Problem to work on:
Keep to the lines between the one holding "rounding's own disc" and the one holding "cad_parts[node].hide_render = cad_parts[node].hide_viewport", inclusive, and write them out exactly.

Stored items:

_ _ _

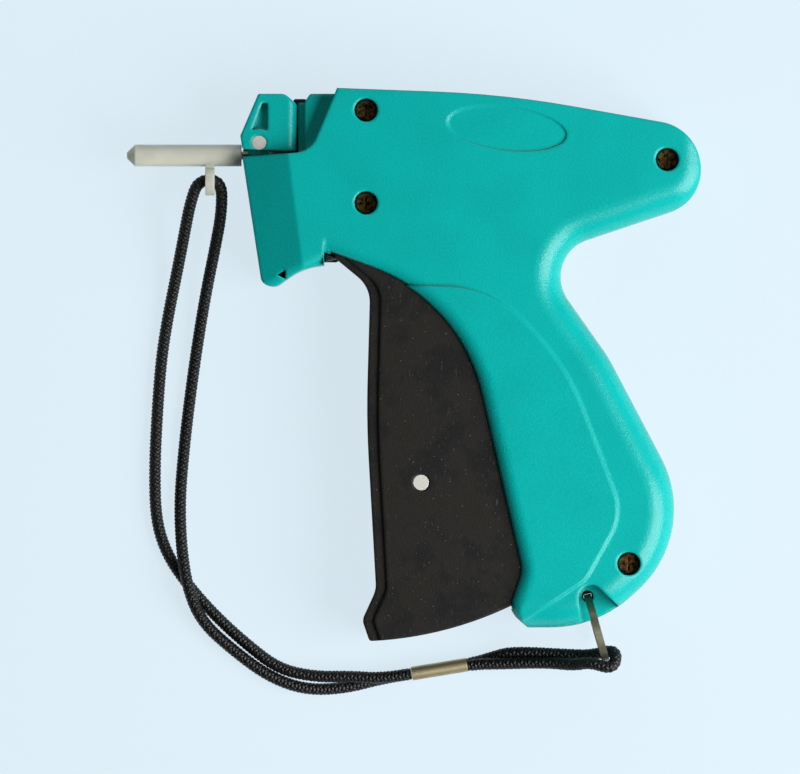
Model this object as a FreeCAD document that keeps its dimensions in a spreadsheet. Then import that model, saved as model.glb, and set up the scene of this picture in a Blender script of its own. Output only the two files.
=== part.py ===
"""Garment tag attacher: a two-shell pistol body, its trigger, the drive that pushes the rod through
the needle, the feed wheel, the needle lock, the needle cap and the wrist strap.

It lies on its right side: Z is the thickness, the right shell's flat face is at z = 0, X runs from
the needle's tip (-X) to the tail (+X) and Y from the butt (-Y) to the top of the head (+Y).
Lengths are millimetres, angles are degrees.
"""
import FreeCAD, Part
import math
import os
import Sketcher
from FreeCAD import Placement, Rotation, Vector

os.makedirs("parts", exist_ok=True)
doc = FreeCAD.newDocument("TagAttacher")
sheet = doc.addObject("Spreadsheet::Sheet", "Sizes")

# ---------------------------------------------------------------- driving dimensions

SIZES = {
    # body shells
    "half_thick": 13.0, "panel_raise": 0.8, "shell_wall": 2.2, "rear_round": 7.4, "grip_round": 4.2,
    "margin": 5.2, "margin_reach": 7.0, "cavity_front": -19.0, "facet_slope": 0.38,
    "facet_width": 13.0, "facet_x": -33.9, "facet_y": 57.5, "head_half": 7.5, "chin_round": 4.6, "chin_play": 0.6, "notch_floor": 4.5, "oval_long": 16.2, "oval_short": 5.9,
    "oval_tilt": -7.0, "oval_depth": 0.4, "oval_x": 25.2, "oval_y": 63.7, "groove_width": 1.2,
    # running and seating gaps
    "running_gap": 0.05, "seat_gap": 0.03, "side_gap": 0.2, "free_gap": 0.3,
    # casing screws
    "screw_head": 2.6, "screw_head_tall": 1.8, "screw_shank": 1.25, "screw_sunk": 4.2,
    "screw_recess": 3.15, "screw_length": 13.0, "screw_boss": 4.2, "screw_pocket": 0.9,
    "front_screw_x": -12.8, "front_high_y": 68.7, "front_low_y": 43.7,
    "tail_screw_x": 68.4, "tail_screw_y": 55.4, "butt_screw_x": 58.05, "butt_screw_y": -53.6,
    # trigger
    "pivot_x": -16.6, "pivot_y": 34.3, "pivot_pin": 2.0, "pivot_pin_half": 11.1,
    "trigger_half": 10.0, "trigger_wall": 1.8, "trigger_front": 2.4, "trigger_sole": 2.2,
    "sole_radius": 109.0, "rim_wide": 3.0, "rim_drop": 0.7,
    # linkage
    "link_pin_x": 2.0, "link_pin_y": -31.7, "link_pin": 2.1, "link_near": 2.8, "link_thick": 1.5,
    "link_hub": 4.2, "link_end_x": 32.04, "link_end_y": -15.77, "link_slack": 0.8, "link_web": 3.0,
    "axle_x": 32.8, "axle_y": 8.1, "axle_pin": 1.5, "axle_boss": 3.0, "axle_half": 11.0,
    "lever_half": 2.2, "lever_pin_x": 31.92, "lever_pin_y": -15.11, "lever_pin": 1.5,
    "lever_pin_half": 4.6, "lever_tilt": 24.0, "fork_gap": 0.55, "fork_start": 46.0,
    "fork_length": 14.0,
    # slider and push rod
    "drive_y": 56.7, "slider_x": 54.4, "slider_front": 11.0, "slider_rear": 7.8,
    "slider_tall": 9.0, "slider_half": 5.0, "slider_pin": 1.5, "slot_reach": 6.4,
    "slot_half": 2.6, "rail_thick": 1.5, "rail_near": 2.9, "rail_front": 0.5, "rail_rear": 63.0,
    "rod_radius": 0.6, "rod_seat": 4.0, "rod_tip": -26.5, "spring_wire": 0.35, "spring_radius": 2.0,
    "spring_turns": 11.0,
    # feed
    "strip_x": -31.5, "strip_wide": 2.0, "strip_half": 1.3, "web_thick": 3.0, "wheel_x": -24.7, "wheel_y": 48.3,
    "wheel_radius": 5.2, "wheel_half": 1.2, "wheel_teeth": 9.0, "tooth_gap": 0.95,
    "wheel_axle": 1.5, "wheel_axle_half": 6.0, "blade_thick": 0.6, "blade_x": -32.6,
    "blade_low": 50.5, "blade_tall": 5.1, "blade_half": 3.0,
    # needle, its lock and cap
    "needle_radius": 1.1, "needle_bore": 0.75, "needle_tip": -70.5, "needle_rear": -33.0,
    "needle_slit": 0.5, "base_radius": 2.8, "base_front": -39.2, "lock_pin_x": -41.7,
    "lock_pin_y": 60.0, "lock_pin": 1.9, "lock_ear_near": 1.4, "lock_ear_thick": 2.0,
    "lock_ear": 2.9, "lock_slot_top": 63.3, "lock_slot_rear": -38.6, "lock_depth": 2.6,
    "lock_round": 2.6, "cap_radius": 2.95, "cap_rear": -46.55, "cap_tip": -77.5, "cap_cone": 2.2,
    "cap_bore_end": -72.0, "cap_nose": 0.9, "tab_x": -55.05, "tab_thick": 2.5, "tab_y": 49.8,
    "tab_radius": 3.9, "tab_hole": 2.0, "tab_neck": 1.8,
    # strap
    "cord": 1.55, "ring_hole_x": 47.06, "ring_hole_y": -62.5, "ring_hole": 1.6, "ring_web": 2.6,
    "ring_radius": 9.5, "ring_thick": 0.9, "ring_wide": 2.0, "ring_lean": 15.8,
    "ring_play": 0.5, "ferrule_x": -0.46, "ferrule_y": -83.75, "ferrule_long": 15.2,
    "ferrule_turn": 9.3, "ferrule_wall": 0.25,
}

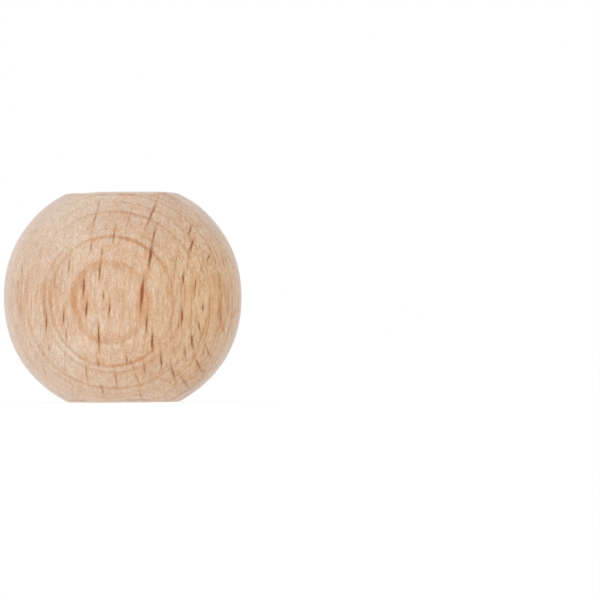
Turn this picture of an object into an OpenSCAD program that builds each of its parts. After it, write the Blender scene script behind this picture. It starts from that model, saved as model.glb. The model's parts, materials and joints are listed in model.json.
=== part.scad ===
// Turned wooden ball: a sphere with a flat cut across each end and a bore from flat to flat.
// It is one piece of wood, with the grain along the bore.
// The bore is on the Z axis, and the origin is the centre of the lower flat, on which the ball stands.

/* [Ball] */
// Diameter of the sphere, across its widest part
ball_d = 25; // [22:0.5:60]
// Depth that each flat cuts off the end of the sphere
flat_cut = 1.5; // [1.2:0.1:5]
// Radius of the rounding where each flat runs out into the sphere
flat_round = 1.5; // [0.3:0.1:3]

/* [Bore] */
// Diameter of the bore
bore_d = 9.5; // [2:0.1:10.5]
// Radius of the rounding at both mouths of the bore
bore_round = 0.2; // [0.05:0.05:0.5]

/* [Hidden] */
// Facets of a full circle in the preview
$fn = 180;
// Reach of a cutting shape past the surface that it cuts
past = 1;

ball_r = ball_d / 2;
bore_r = bore_d / 2;
// Height of each flat from the ball's middle
flat_z = ball_r - flat_cut;

// The profile lies in the X-Y plane, with X out from the bore's axis and Y up from the ball's middle.
// Centre of the rounding that touches the flat from below and the sphere from inside
flat_round_y = flat_z - flat_round;
flat_round_x = sqrt(pow(ball_r - flat_round, 2) - pow(flat_round_y, 2));
flat_round_at = [flat_round_x, flat_round_y];
// A point outside the sphere, straight out from the ball's middle through that centre
outside_sphere = flat_round_at * (ball_r + past) / (ball_r - flat_round);
// Centre of the rounding at the bore's upper mouth
bore_round_at = [bore_r + bore_round, flat_z - bore_round];

// What is outside a rounding: the area within the corner points, less the rounding's own disc
module rounding_waste(centre, radius, corner) {
    difference() {
        polygon(concat([centre], corner));
        translate(centre) circle(r = radius);
    }
}

module flat_edge_waste() {
    top = flat_z + past;
    rounding_waste(flat_round_at, flat_round,
        [[flat_round_x, top], [outside_sphere.x, top], outside_sphere]);
}

module bore_edge_waste() {
    top = flat_z + past;
    rounding_waste(bore_round_at, bore_round,
        [[0, bore_round_at.y], [0, top], [bore_round_at.x, top]]);
}

// Half of the ball's section, from the bore's wall outwards
module half_section() {
    difference() {
        intersection() {
            circle(r = ball_r);
            translate([bore_r, -flat_z]) square([ball_r, 2 * flat_z]);
        }
        for (end = [0, 1]) mirror([0, end]) {
            flat_edge_waste();
            bore_edge_waste();
        }
    }
}

module ball() {
    color([0.87, 0.72, 0.58])
        translate([0, 0, flat_z])
            rotate_extrude() half_section();
}

ball();
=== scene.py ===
"""The looks of the turned beech ball: its worn turned surface, the figure of its wood, light and camera."""
import json
import math

import bpy
import numpy as np
from mathutils import Matrix, Vector


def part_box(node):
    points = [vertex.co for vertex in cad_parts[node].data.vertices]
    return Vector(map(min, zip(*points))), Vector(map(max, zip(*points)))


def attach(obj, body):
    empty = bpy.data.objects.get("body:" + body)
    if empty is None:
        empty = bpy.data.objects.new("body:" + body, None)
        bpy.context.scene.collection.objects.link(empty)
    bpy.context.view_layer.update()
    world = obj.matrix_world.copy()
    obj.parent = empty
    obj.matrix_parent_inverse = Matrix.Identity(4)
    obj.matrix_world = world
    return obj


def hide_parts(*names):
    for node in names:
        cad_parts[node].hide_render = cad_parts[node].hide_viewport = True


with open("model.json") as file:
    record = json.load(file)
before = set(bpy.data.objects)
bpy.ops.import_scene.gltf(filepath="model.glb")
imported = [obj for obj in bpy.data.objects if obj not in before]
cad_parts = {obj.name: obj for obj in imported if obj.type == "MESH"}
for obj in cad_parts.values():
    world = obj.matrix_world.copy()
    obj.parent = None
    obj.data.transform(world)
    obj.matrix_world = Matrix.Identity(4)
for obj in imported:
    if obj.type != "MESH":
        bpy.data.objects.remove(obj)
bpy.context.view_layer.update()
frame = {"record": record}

MM = 0.001               # sizes below are in millimetres unless they say metres; Blender's unit is the metre

# ---------------------------------------------------------------- sizes, from the frame
BOX_LOW, BOX_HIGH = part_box("ball")
MOUNTS = {mount["name"]: mount for mount in frame["record"]["mounts"]}
BALL_R = (BOX_HIGH.x - BOX_LOW.x) / 2 / MM
FLAT_Z = (BOX_HIGH.z - BOX_LOW.z) / 2 / MM   # the flats' height from the ball's middle
MIDDLE = Vector((0, 0, FLAT_Z))              # the ball's middle, above the surface that it stands on
BORE_R = MOUNTS["bore"]["dims"]["r_mm"]

FLAT_ROUND = 1.5                             # rounding between a flat and the sphere, as the CAD has it
MOUTH_ROUND = 0.2                            # rounding at the bore's mouths, as the CAD has it
# The rounding meets the flat EDGE_X out from the bore's axis, and the sphere at the latitude EDGE_ANGLE,
# TOOL_LINE_R out.
EDGE_ANGLE = math.asin((FLAT_Z - FLAT_ROUND) / (BALL_R - FLAT_ROUND))
EDGE_X = (BALL_R - FLAT_ROUND) * math.cos(EDGE_ANGLE)
TOOL_LINE_R = BALL_R * math.cos(EDGE_ANGLE)

# ---------------------------------------------------------------- camera
SENSOR = 36.0                                # the camera's sensor is this wide
IMAGE = 600                                  # the picture's width and height in pixels
SIGHT = 1500.0                               # camera to the ball's middle, along the camera's axis
SCALE = 9.555                                # pixels to a millimetre at the ball's middle
BALL_PX = (122.7, 297.1)                     # where the ball's middle stands in the picture
BALL_TILT = math.radians(0.40)               # how far the ball seems to lean to its left

CAMERA_TURN = Matrix.Rotation(math.pi / 2, 3, "X") @ Matrix.Rotation(-BALL_TILT, 3, "Z")
RIGHT = CAMERA_TURN @ Vector((1, 0, 0))
UP = CAMERA_TURN @ Vector((0, 1, 0))
AHEAD = CAMERA_TURN @ Vector((0, 0, -1))
CAMERA_AT = (MIDDLE - AHEAD * SIGHT
             - RIGHT * (BALL_PX[0] - IMAGE / 2) / SCALE
             - UP * (IMAGE / 2 - BALL_PX[1]) / SCALE)


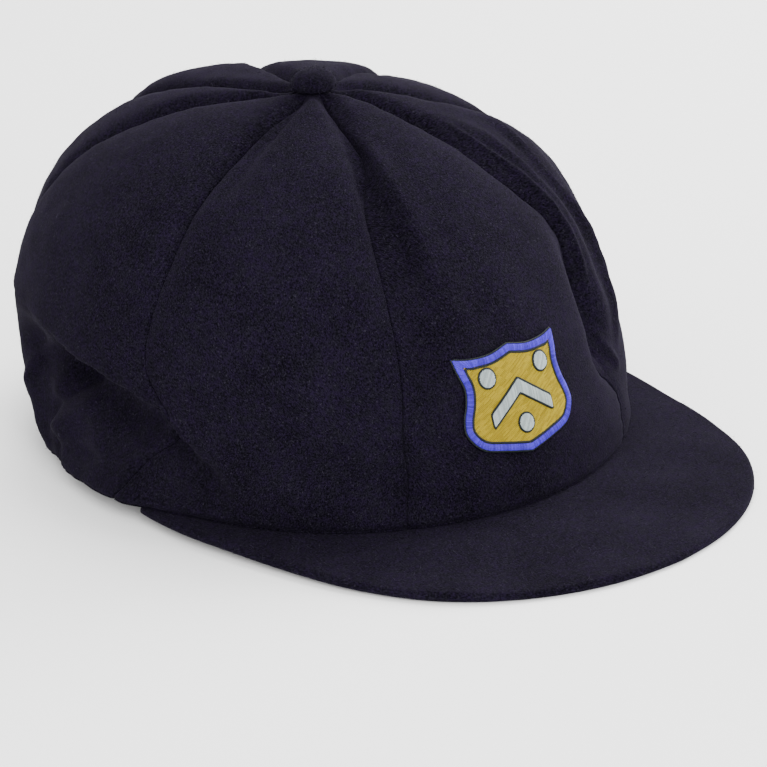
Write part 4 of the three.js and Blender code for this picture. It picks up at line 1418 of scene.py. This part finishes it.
def upper_skin(piece, name, lowest_slope):
    """The faces of a piece that look up or aside, so that no fibre reaches below the floor."""
    faces = [list(face.vertices) for face in piece.data.polygons if face.normal.z > lowest_slope]
    return mesh_piece(name, np.array([point.co[:] for point in piece.data.vertices]), faces)


# Columns: name, surface, number of fibres, length, seed
naps = [
    brush("nap_crown", crown_skin(), 9400, 1.0, 21),
    brush("nap_peak", upper_skin(peak, "peak_skin", 0.25), 2800, 1.2, 22),
    brush("nap_button", upper_skin(button, "button_skin", -0.3), 500, 0.9, 23),
]
print("nap faces:", [len(piece.data.polygons) for piece in naps])

# %% [markdown]
# The stage is a plain pale floor under soft light. One large light hangs overhead and a little
# behind the cap, one stands in front, and one at the right of the picture grazes the ridges beside
# the front panel. A white sky and the floor fill the shadows below.

# %% Set the floor and the lights
FLOOR_SIZE = 12
FLOOR_SHADE = 0.93
LIGHT_AIM = (0, 0, 0.05)
SKY_STRENGTH = 1.45


def make_floor():
    half = FLOOR_SIZE / 2
    corners = np.array([(-half, -half, 0), (half, -half, 0), (half, half, 0), (-half, half, 0)], float)
    floor = mesh_piece("floor", corners, [[0, 1, 2, 3]])
    material, _, shader = new_material("floor_pale")
    shade = (FLOOR_SHADE, FLOOR_SHADE, FLOOR_SHADE, 1)
    plug(shader, {}, {"Base Color": shade, "Roughness": 0.9, "Specular IOR Level": 0.1})
    floor.data.materials.append(material)
    return floor


def make_light(name, place, size, power):
    data = bpy.data.lights.new(name, "AREA")
    data.shape, data.size, data.energy = "DISK", size, power
    light = placed(name, data)
    turned = (Vector(LIGHT_AIM) - Vector(place)).to_track_quat("-Z", "Y")
    light.matrix_world = Matrix.Translation(place) @ turned.to_matrix().to_4x4()
    return light


make_floor()
lights = [
    make_light("overhead_light", (0.45, 0.4, 1.35), 1.0, 23),
    make_light("front_light", (-0.55, -1.15, 0.75), 1.0, 30),
    make_light("right_light", (1.25, 0, 0.7), 0.9, 29),
]
world = bpy.data.worlds.new("white_room")
world.use_nodes = True
sky = world.node_tree.nodes["Background"]
sky.inputs["Color"].default_value = (1, 1, 1, 1)
sky.inputs["Strength"].default_value = SKY_STRENGTH
bpy.context.scene.world = world
print("lights:", [light.name for light in lights])
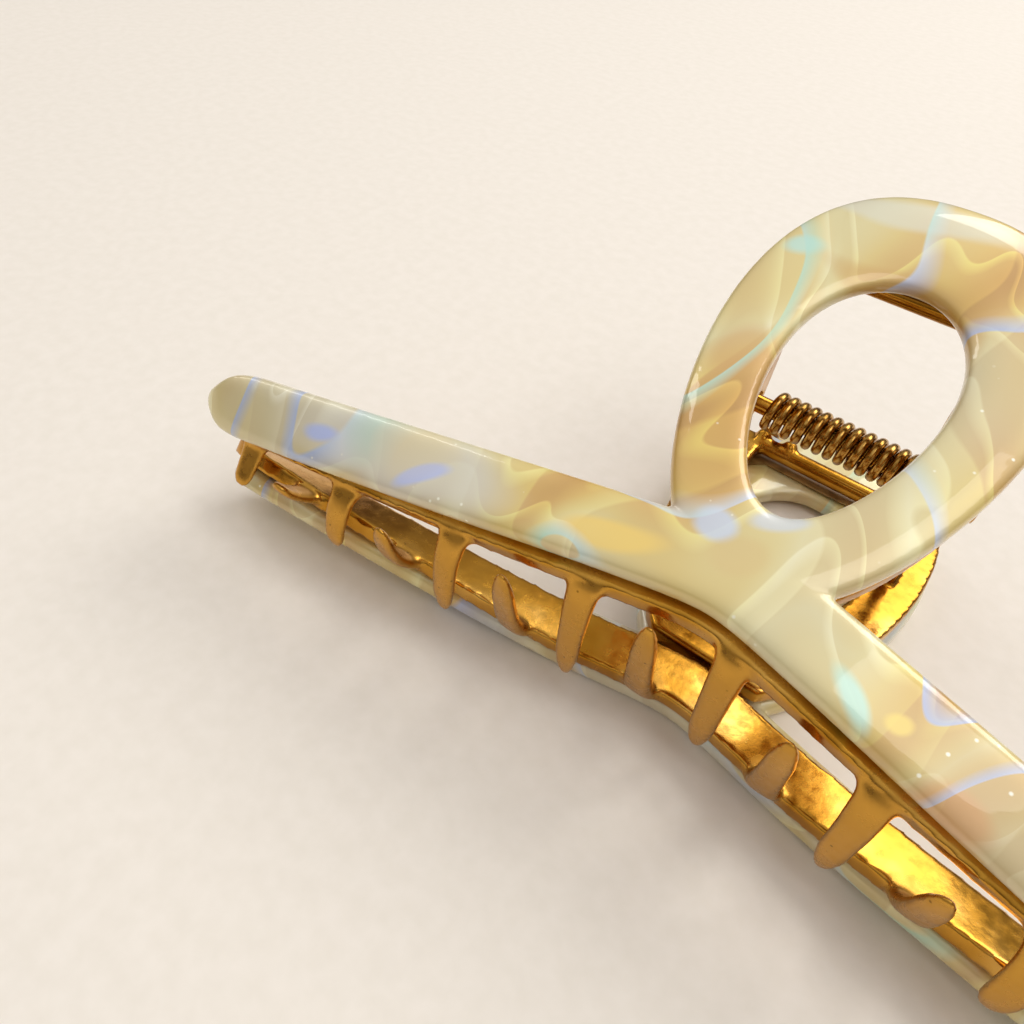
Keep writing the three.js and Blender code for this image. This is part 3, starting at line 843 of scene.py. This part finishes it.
for obj in covers:
    dressed(obj, pearl)
for obj in castings + [pin_piece]:
    dressed(obj, gold)
dressed(spring_piece, wire_gold)
for name in ("rear_glue_line", "front_glue_line"):
    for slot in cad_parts[name].material_slots:
        slot.material = amber
print("dressed", len(covers) + len(castings) + 2, "new pieces and 2 glue lines")

# %% [markdown]
# ## Table and light
# A warm white table, one large soft light from above and behind the handles, and a weak fill.
# Gold shows mostly what it mirrors, so the surroundings are kept a darker warm grey than the
# table, which gives the brown bands in the metal.

# %% Table
# The table lies just under the clip, by less than the thickness of a hair.
table_half, table_drop = 1.5, 0.00005
floor_shape = bmesh.new()
bmesh.ops.create_grid(floor_shape, x_segments=2, y_segments=2, size=table_half,
                      matrix=Matrix.Translation((0, 0, -table_drop)))
floor_mesh = bpy.data.meshes.new("table")
floor_shape.to_mesh(floor_mesh)
floor_shape.free()
table = bpy.data.objects.new("table", floor_mesh)
bpy.context.collection.objects.link(table)

# %% Matt paint on the table, with specks about 2 mm apart
paint, where = finish("matt_table")
speck = node(paint, "ShaderNodeTexNoise", {"Vector": where, "Scale": per_mark(2), "Detail": 2.0})
paint_colour = node(paint, "ShaderNodeValToRGB", {0: speck}, stops=[
    (0.3, "ece4d9"), (0.7, "f0e8de")])
skin = node(paint, "ShaderNodeBsdfPrincipled", {"Base Color": paint_colour, "Roughness": 0.9})
node(paint, "ShaderNodeOutputMaterial", {"Surface": skin})
dressed(table, paint)


# %% Lights
def softbox(name, place, size, power, colour, aim=(0, 0, 0.01)):
    data = bpy.data.lights.new(name, "AREA")
    data.shape, data.size, data.size_y = "RECTANGLE", size[0], size[1]
    data.energy, data.color = power, colour
    lamp = bpy.data.objects.new(name, data)
    bpy.context.collection.objects.link(lamp)
    facing = (Vector(place) - Vector(aim)).to_track_quat("Z", "Y").to_matrix().to_4x4()
    lamp.matrix_world = Matrix.Translation(place) @ facing


daylight = (1.0, 0.985, 0.96)
softbox("window", (0.18, 0.55, 0.60), (0.5, 0.4), 2.6, daylight)
softbox("ceiling", (0.30, -0.05, 0.75), (0.5, 0.5), 1.6, daylight)
softbox("strip", (-0.5, 0.1, 0.45), (0.05, 0.5), 0.35, (1.0, 0.98, 0.95))

# %% Room around the table, darker towards the horizon
world = bpy.data.worlds.new("room")
world.use_nodes = True
sky = world.node_tree.nodes["Background"]
direction = node(world, "ShaderNodeTexCoord", {}, "Generated")
rise = node(world, "ShaderNodeSeparateXYZ", {0: direction}, "Z")
walls = node(world, "ShaderNodeValToRGB", {0: rise}, stops=[
    (0.0, "7d7266"), (0.22, "8f857a"), (0.50, "dcd8d2"), (0.85, "ffffff")])
world.node_tree.links.new(walls, sky.inputs["Color"])
sky.inputs["Strength"].default_value = 0.72
bpy.context.scene.world = world
bpy.context.scene.view_settings.view_transform = "Standard"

_ _ _

Full solution:
// What is outside a rounding: the area within the corner points, less the rounding's own disc
module rounding_waste(centre, radius, corner) {
    difference() {
        polygon(concat([centre], corner));
        translate(centre) circle(r = radius);
    }
}

module flat_edge_waste() {
    top = flat_z + past;
    rounding_waste(flat_round_at, flat_round,
        [[flat_round_x, top], [outside_sphere.x, top], outside_sphere]);
}

module bore_edge_waste() {
    top = flat_z + past;
    rounding_waste(bore_round_at, bore_round,
        [[0, bore_round_at.y], [0, top], [bore_round_at.x, top]]);
}

// Half of the ball's section, from the bore's wall outwards
module half_section() {
    difference() {
        intersection() {
            circle(r = ball_r);
            translate([bore_r, -flat_z]) square([ball_r, 2 * flat_z]);
        }
        for (end = [0, 1]) mirror([0, end]) {
            flat_edge_waste();
            bore_edge_waste();
        }
    }
}

module ball() {
    color([0.87, 0.72, 0.58])
        translate([0, 0, flat_z])
            rotate_extrude() half_section();
}

ball();
=== scene.py ===
"""The looks of the turned beech ball: its worn turned surface, the figure of its wood, light and camera."""
import json
import math

import bpy
import numpy as np
from mathutils import Matrix, Vector


def part_box(node):
    points = [vertex.co for vertex in cad_parts[node].data.vertices]
    return Vector(map(min, zip(*points))), Vector(map(max, zip(*points)))


def attach(obj, body):
    empty = bpy.data.objects.get("body:" + body)
    if empty is None:
        empty = bpy.data.objects.new("body:" + body, None)
        bpy.context.scene.collection.objects.link(empty)
    bpy.context.view_layer.update()
    world = obj.matrix_world.copy()
    obj.parent = empty
    obj.matrix_parent_inverse = Matrix.Identity(4)
    obj.matrix_world = world
    return obj


def hide_parts(*names):
    for node in names:
        cad_parts[node].hide_render = cad_parts[node].hide_viewport = True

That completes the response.